- **Problem**:
What lines of the data include the string "picture"? Copy them all.

+++++

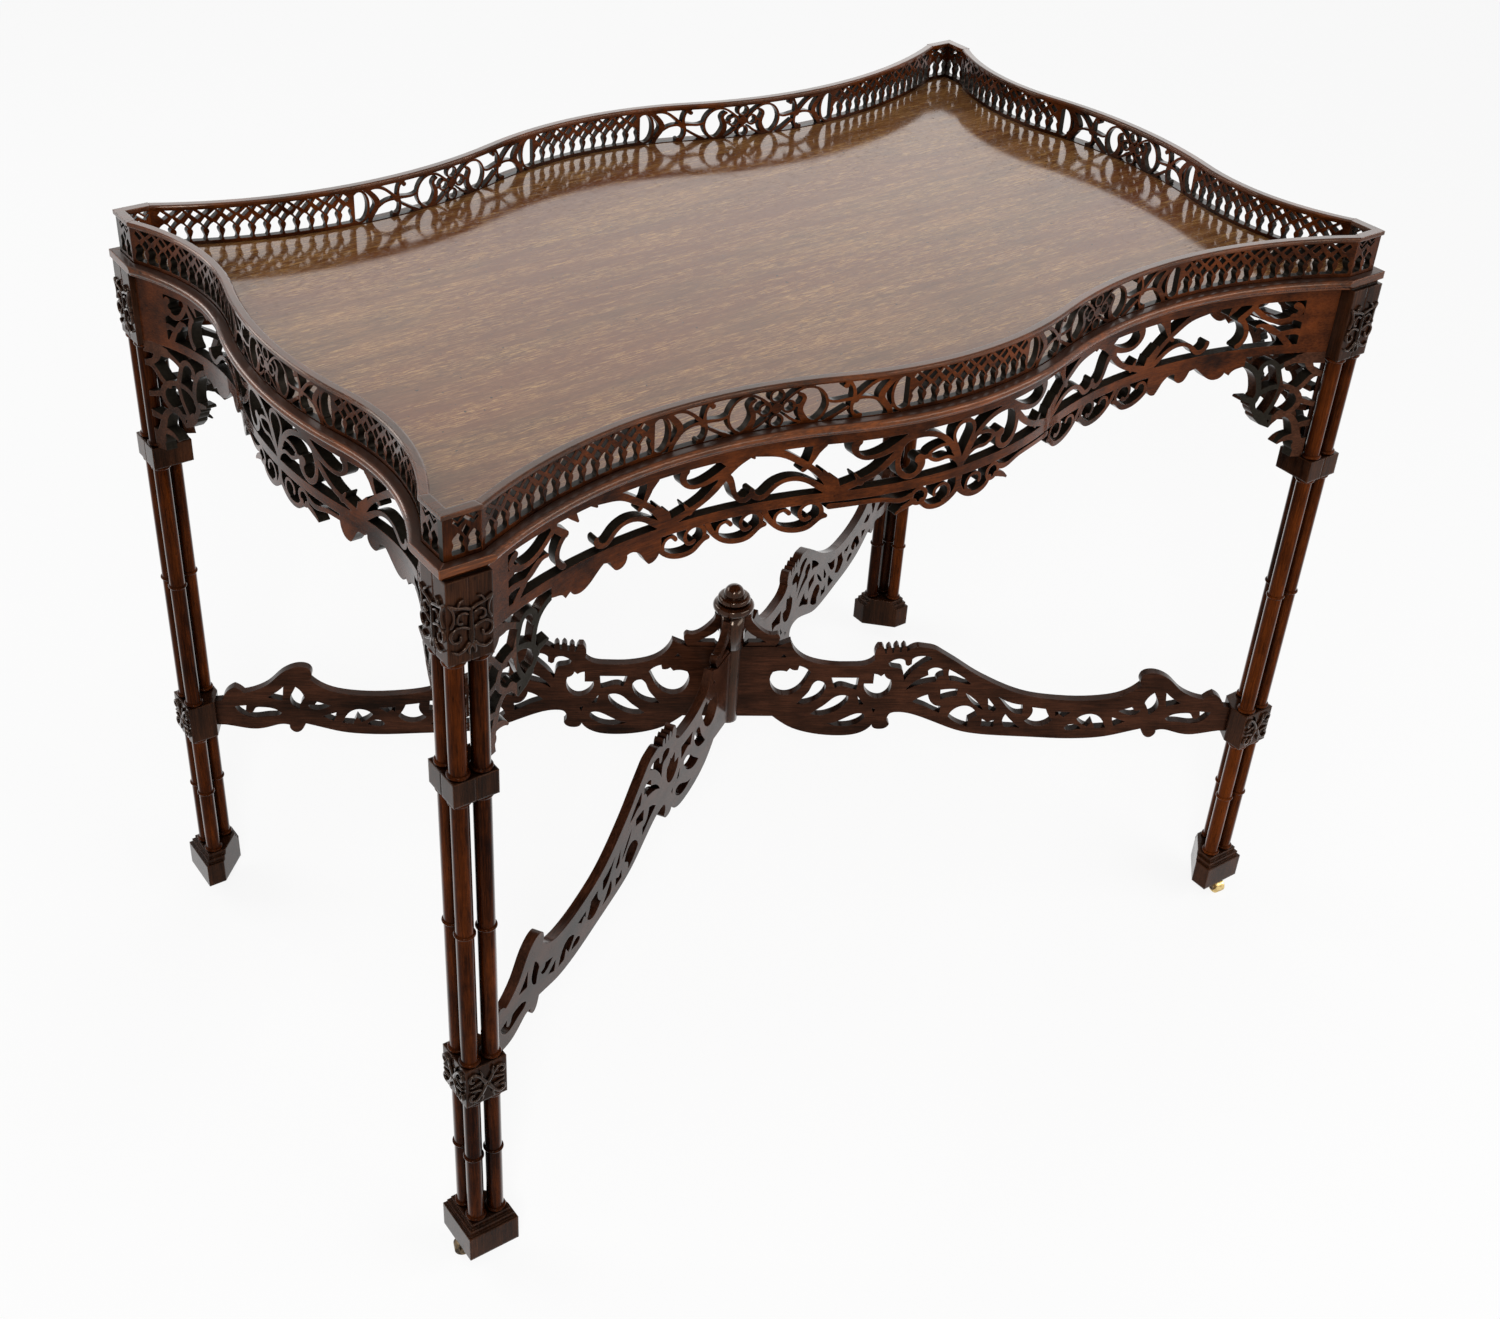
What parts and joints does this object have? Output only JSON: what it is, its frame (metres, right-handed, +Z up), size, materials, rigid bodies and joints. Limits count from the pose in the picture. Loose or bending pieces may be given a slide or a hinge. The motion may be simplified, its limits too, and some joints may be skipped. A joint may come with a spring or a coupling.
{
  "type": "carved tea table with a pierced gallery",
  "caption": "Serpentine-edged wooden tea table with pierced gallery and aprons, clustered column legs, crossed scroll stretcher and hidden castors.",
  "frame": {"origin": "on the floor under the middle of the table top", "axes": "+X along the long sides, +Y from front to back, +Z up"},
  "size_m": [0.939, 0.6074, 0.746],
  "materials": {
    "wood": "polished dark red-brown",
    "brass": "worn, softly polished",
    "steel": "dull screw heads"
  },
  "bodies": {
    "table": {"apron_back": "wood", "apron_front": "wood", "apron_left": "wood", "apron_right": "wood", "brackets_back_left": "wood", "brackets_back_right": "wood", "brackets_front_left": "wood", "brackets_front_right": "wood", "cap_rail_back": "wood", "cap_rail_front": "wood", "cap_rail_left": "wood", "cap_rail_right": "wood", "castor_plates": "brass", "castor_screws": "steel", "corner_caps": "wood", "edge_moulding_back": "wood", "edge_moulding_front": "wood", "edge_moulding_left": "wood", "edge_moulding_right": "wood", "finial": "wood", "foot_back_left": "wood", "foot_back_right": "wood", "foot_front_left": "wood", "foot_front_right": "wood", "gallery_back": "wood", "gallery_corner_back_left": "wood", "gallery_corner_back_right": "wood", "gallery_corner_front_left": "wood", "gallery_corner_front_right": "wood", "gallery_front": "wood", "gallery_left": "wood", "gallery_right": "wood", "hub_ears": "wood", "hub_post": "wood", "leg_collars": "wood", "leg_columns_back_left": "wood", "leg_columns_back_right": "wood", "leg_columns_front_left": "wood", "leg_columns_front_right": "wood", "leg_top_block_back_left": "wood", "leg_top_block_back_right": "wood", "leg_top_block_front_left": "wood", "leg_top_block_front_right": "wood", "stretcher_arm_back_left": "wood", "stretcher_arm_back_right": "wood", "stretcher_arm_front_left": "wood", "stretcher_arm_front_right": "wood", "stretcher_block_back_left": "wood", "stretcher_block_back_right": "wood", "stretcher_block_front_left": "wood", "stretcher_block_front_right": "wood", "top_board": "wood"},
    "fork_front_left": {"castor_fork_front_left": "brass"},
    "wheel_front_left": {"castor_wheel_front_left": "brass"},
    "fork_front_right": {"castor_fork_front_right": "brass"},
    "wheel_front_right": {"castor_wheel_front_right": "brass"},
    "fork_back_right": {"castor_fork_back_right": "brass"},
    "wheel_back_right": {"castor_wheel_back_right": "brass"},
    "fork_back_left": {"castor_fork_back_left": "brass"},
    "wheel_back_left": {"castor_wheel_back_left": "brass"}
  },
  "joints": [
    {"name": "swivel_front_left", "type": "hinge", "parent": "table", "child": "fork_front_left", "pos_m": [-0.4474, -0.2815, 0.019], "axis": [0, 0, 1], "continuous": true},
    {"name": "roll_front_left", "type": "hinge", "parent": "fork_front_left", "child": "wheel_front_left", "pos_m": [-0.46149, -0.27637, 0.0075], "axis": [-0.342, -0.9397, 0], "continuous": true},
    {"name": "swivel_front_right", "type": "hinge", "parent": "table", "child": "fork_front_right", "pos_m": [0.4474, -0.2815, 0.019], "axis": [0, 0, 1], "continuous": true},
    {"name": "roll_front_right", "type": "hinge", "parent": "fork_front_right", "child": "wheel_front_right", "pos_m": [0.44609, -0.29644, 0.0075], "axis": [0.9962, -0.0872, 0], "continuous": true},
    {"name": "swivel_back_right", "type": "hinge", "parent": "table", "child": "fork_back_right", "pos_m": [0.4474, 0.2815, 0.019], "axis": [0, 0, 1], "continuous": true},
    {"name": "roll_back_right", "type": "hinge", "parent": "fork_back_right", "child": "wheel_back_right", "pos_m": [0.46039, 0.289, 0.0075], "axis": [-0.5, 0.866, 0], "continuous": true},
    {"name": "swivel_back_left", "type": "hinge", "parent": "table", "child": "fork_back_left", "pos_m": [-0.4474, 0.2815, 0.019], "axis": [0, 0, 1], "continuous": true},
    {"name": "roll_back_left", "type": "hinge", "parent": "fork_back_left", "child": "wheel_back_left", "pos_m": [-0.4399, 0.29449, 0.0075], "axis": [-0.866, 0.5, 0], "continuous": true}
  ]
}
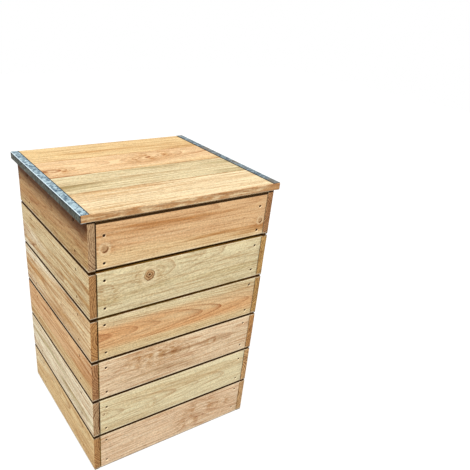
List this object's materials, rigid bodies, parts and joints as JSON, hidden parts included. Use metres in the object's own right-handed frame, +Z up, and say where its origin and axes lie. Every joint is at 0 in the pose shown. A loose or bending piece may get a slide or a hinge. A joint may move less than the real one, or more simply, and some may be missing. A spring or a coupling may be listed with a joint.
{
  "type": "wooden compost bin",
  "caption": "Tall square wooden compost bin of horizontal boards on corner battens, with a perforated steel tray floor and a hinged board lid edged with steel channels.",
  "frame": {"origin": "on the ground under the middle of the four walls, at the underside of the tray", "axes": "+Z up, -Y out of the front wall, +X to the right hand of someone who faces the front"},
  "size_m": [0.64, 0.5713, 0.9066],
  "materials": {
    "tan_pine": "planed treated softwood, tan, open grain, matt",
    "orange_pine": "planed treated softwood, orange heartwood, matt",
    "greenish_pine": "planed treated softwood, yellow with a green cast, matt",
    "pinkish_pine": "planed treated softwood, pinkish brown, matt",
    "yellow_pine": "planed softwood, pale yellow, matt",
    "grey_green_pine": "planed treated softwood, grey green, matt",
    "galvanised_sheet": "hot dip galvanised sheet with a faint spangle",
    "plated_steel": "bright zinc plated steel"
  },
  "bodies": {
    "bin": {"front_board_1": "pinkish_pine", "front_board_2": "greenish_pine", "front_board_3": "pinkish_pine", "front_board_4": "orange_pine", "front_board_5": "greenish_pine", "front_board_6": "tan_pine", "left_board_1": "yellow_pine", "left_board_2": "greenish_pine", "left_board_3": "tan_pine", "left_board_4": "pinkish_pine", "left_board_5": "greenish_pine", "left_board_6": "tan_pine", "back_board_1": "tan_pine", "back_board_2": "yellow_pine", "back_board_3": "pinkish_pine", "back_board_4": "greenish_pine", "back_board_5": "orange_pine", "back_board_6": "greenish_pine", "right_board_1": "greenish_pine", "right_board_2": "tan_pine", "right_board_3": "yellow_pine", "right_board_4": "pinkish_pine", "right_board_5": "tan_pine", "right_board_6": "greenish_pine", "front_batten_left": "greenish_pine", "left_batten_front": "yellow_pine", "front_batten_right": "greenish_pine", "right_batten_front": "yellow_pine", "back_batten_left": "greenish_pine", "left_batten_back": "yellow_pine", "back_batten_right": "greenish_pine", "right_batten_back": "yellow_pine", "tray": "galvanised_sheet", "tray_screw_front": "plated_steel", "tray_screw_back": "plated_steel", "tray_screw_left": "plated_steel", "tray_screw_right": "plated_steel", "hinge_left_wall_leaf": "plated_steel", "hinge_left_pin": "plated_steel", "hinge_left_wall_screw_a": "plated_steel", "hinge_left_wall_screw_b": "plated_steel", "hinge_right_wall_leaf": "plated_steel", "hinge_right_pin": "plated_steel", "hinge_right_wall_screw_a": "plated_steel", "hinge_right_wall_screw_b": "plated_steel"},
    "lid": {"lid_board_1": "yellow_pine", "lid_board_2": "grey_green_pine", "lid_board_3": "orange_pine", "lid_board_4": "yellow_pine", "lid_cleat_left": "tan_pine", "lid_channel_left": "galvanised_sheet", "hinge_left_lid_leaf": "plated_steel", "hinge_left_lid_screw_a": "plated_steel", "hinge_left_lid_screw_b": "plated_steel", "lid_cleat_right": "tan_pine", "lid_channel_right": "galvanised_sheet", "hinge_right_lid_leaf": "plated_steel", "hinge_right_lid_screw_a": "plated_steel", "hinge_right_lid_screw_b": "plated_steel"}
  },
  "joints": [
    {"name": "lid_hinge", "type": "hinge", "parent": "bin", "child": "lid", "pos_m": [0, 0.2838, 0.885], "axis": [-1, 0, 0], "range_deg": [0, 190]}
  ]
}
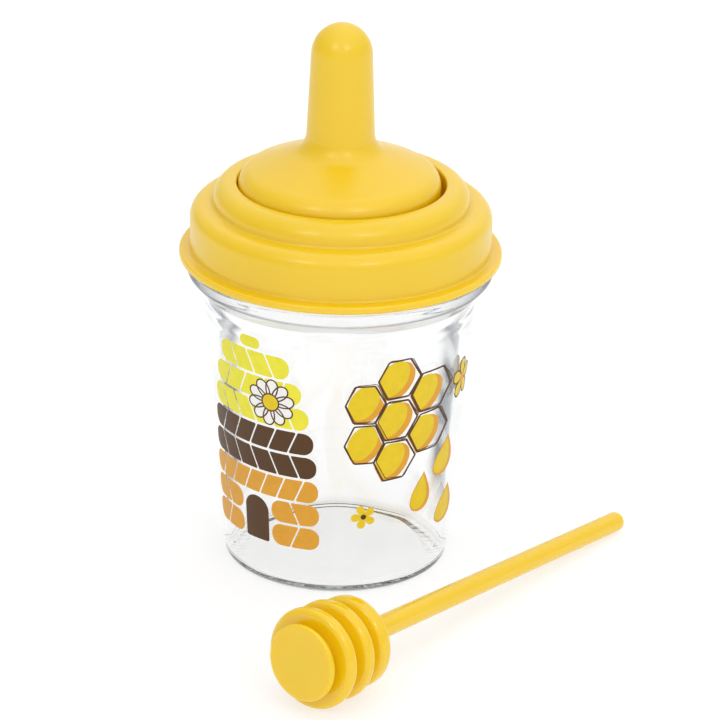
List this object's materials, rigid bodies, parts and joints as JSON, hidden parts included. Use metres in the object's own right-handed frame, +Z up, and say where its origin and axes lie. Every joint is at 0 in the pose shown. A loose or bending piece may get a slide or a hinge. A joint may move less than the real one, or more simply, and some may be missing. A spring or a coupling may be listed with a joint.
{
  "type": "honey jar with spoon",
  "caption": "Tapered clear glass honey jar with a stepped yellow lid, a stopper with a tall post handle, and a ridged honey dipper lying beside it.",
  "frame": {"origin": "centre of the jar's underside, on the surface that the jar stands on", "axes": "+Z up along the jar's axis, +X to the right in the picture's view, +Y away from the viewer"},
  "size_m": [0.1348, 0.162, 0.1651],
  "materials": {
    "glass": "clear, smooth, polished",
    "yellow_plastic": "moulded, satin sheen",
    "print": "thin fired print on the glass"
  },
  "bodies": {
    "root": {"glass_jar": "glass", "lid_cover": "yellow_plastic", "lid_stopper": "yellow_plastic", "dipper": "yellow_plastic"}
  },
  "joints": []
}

+++++

- **Solution to the exercise**:
What parts and joints does this object have? Output only JSON: what it is, its frame (metres, right-handed, +Z up), size, materials, rigid bodies and joints. Limits count from the pose in the picture. Loose or bending pieces may be given a slide or a hinge. The motion may be simplified, its limits too, and some joints may be skipped. A joint may come with a spring or a coupling.
  "frame": {"origin": "centre of the jar's underside, on the surface that the jar stands on", "axes": "+Z up along the jar's axis, +X to the right in the picture's view, +Y away from the viewer"},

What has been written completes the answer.